Sheffield held that RETax had a tax lien pursuant to the Texas Tax Property Code, and a non-tax claim under the Bankruptcy Code. In re Sheffield, 390 B.R. at 306. The Court held that RETax did have a claim, but it was not a tax claim because RETax paid the tax claim. Id. The taxing authority’s tax claim was extinguished by RETax’s payment and by operation of § 32.06. Id. The fact that RETax and Tax Ease’s liens are called “tax liens” by § 32.06 does not render the claims secured by the liens tax claims under § 511. The tax lien secured the claim, but it did not transform the non-tax claim into a tax claim.
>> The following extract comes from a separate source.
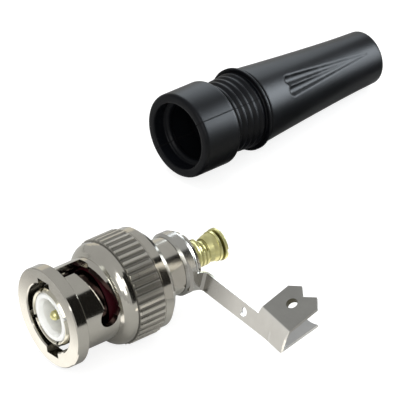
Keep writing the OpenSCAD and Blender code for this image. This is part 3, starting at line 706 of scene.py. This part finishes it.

As the Court discussed in Sheffield, a claim is defined by the underlying nature of the debt. Id. The Court reasoned:

Judge Lynn’s Davis opinion notes that courts often “focus on the nature of the underlying debt, not the identity of the holder of the claim, in determining a party’s rights with respect to a claim ...” In re Davis, 352 B.R. at 655. This Court agrees. Judge Lynn cites cases dealing with § 523 discharge objections and the rights of parties holding assigned or transferred claims. However, in § 523 and assignment cases, the underlying debt has not been extinguished by payment. Here, RETax has extinguished the underlying debt. RETax did not purchase the taxing unit’s claim. RETax paid the claim. RETax’s claim arises from the promissory note executed by the Sheffields. RETax’s claim does not arise from the rights of a third-party that RETax purchased. The Court agrees that under many code provisions, including § 511, courts must examine the underlying nature of a debt rather than the face of the current holder of the debt. The identity of the claim holder is irrelevant to the Court’s holding. The Court should focus on the underlying debt. Here, the tax claim has been paid. The underlying debt is the promissory note executed by the Sheffields.

Id.

Conclusion

For the reasons set forth above, the Court denies Tax Ease’s objection and confirms Debtor’s First Amended Plan.